Bovendien waren er ook mensen die sommige vormen van verzet te ver vonden gaan. Zwaar verzet, zoals het liquideren van mensen, lag erg gevoelig. Hoe weet je zeker dat iemand schuldig is? En waarom heb jij het recht om iemands leven te ontnemen? Nazi of niet, het blijft een mens. Iemand zonder proces omleggen is onrechtvaardig. Je moet jezelf niet verlagen tot het niveau van de Duitsers, werd vaak gezegd.
Belangrijkste punten
In hoofdstuk 1 is duidelijk geworden dat er twee vormen van verzet zijn, namelijk passief - en actief verzet. Passief verzet is deelname aan verzet zonder te hoeven vrezen voor je eigen leven en actief verzet is juist levensgevaarlijk. Alleen als je actief deelnam aan het verzet, zat je ook echt in het verzet. Vormen van actief verzet waren: de illegale pers, onderduiken, vervalsing, overvallen, sabotage en liquidaties. Er zaten naar schatting 45.000 mensen in het verzet.
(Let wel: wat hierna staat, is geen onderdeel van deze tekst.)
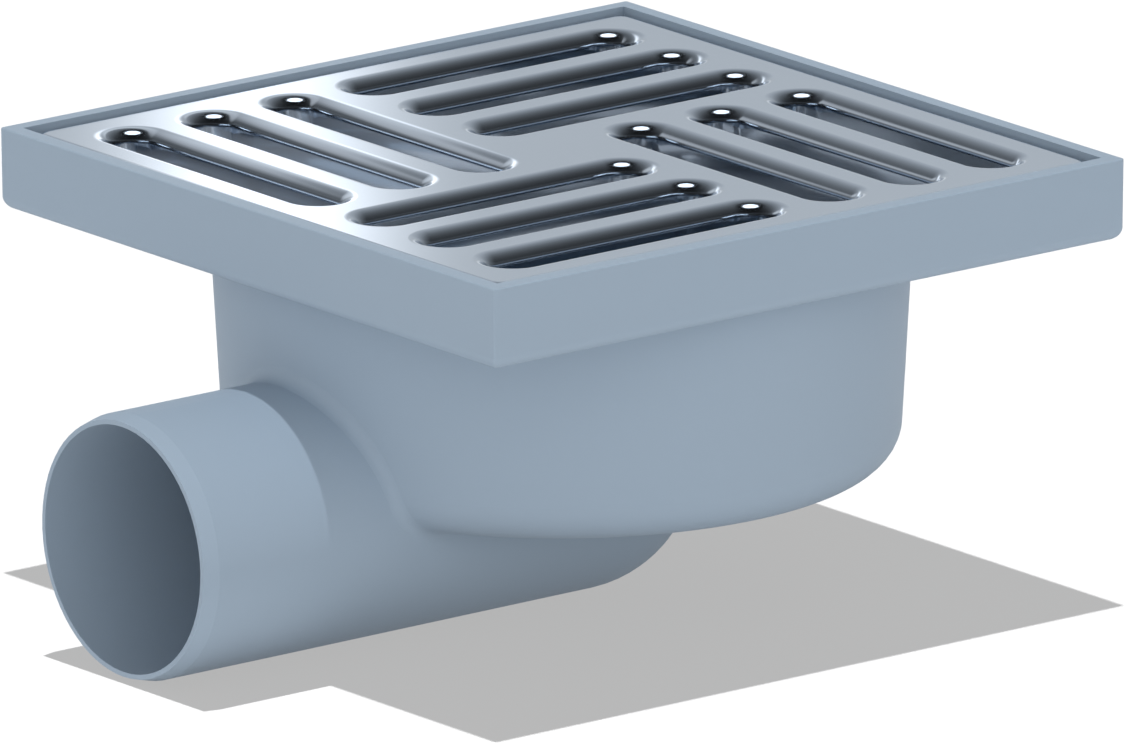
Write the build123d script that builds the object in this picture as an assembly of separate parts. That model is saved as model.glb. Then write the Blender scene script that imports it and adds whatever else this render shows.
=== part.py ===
from build123d import *
import os
from math import cos, radians, sin, sqrt, tan

# Floor drain with a square tray, a round pot and a horizontal outlet spigot.
# Millimetres. The origin is the centre of the tray's top rim, which lies level with the finished
# floor, +Z points up, and the outlet points along -X.

# Tray
tray_side = 147.8            # outside, at the rim
tray_height = 15.6
tray_draft = 0.8             # degrees
tray_corner_radius = 0.6
tray_bottom_radius = 2.4
rim_wall = 3.1
rim_edge_radius = 0.3
floor_wall = 2.2             # floor of the tray, where it meets the pot
floor_slope = 2.0            # degrees, falling to the pot

# Ribs inside the tray that carry the grate
rib_thickness = 2.0
rib_reach = 4.0              # from the inside of the rim
rib_spacing = 48.0
ribs_per_side = 3

# Pot
pot_radius = 65.0            # outside, at the tray's underside
pot_height = 44.6            # below the tray's underside
pot_draft = 3.2              # degrees
pot_edge_radius = 8.0
pot_wall = 2.5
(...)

In hoofdstuk 2 is duidelijk geworden dat het verzet toenam door nationalistische verzetskranten, verzetsgroepen, represailles, toenemende maatregelen (beslaglegging op Nederlandse voorraden, systematische discriminatie, deportatie (en vernietiging) van Joden en arbeitseinsatz voor Nederlandse oud-militairen).
In hoofdstuk 3 is duidelijk geworden dat de grootte van verzet op plaatsen in Nederland verschillend was. Het verzet was het grootst in de steden Amsterdam, Den Haag, Rotterdam en Groningen. Dit kan verklaard worden door de drie factoren: inwoneraantal, geografische ligging en het aantal Joden. Het verzet was het grootst in de provincies Zuid-Holland, Noord-Holland, Gelderland en Utrecht.
In hoofdstuk 4 is duidelijk geworden dat in alle lagen van de Nederlandse samenleving mensen in verzet kwamen: mannen en vrouwen, jong en oud, laag- en hoogopgeleid, communisten, gelovigen en homoseksuelen.
In hoofdstuk 5 is duidelijk geworden dat verzetsmensen verschillende redenen hadden om in verzet te gaan. Vaak geleid door idealen als vaderlandsliefde, vrijheid en democratie, naastenliefde, rechtsgevoel, politieke overtuiging en geloofsovertuiging.
Conclusie hoofdvraag
Aan de hand van de vijf uitgewerkte deelvragen kan de hoofdvraag beantwoord worden. De hoofdvraag luidt als volgt: Wie kwamen in verzet tijdens de Tweede Wereldoorlog in Nederland en wat waren hun beweegredenen?
Antwoord:
Ruim 45.000 Nederlanders namen deel aan het verzet tijdens de Tweede Wereldoorlog. Dat was een half procent van de totale Nederlandse bevolking. Uit alle lagen van de Nederlandse samenleving kwamen mensen in verzet, dus mannen en vrouwen, jong en oud, laag- en hoogopgeleid, communisten, gelovigen en homoseksuelen. De verzetsmensen namen deel aan verschillende vormen van het actief verzet, verzet dat gepleegd wordt tegen het Duitse beleid met gevaar voor eigen leven. Actief verzet bestond uit: de illegale pers, onderduiken, vervalsing, overvallen, sabotage en liquidaties. Het verzet nam toe door nationalistische verzetskranten, verzetsgroepen, represailles en toenemende maatregelen (beslaglegging op Nederlandse voorraden, systematische discriminatie, deportatie (en vernietiging) van Joden en arbeitseinsatz voor Nederlandse oud-militairen). Het verzet was het grootst in de steden Amsterdam, Den Haag, Rotterdam en Groningen. De verzetsstrijders werden geleid door grootse idealen als vaderlandsliefde, vrijheid en democratie, naastenliefde, rechtsgevoel, politieke overtuiging en geloofsovertuiging.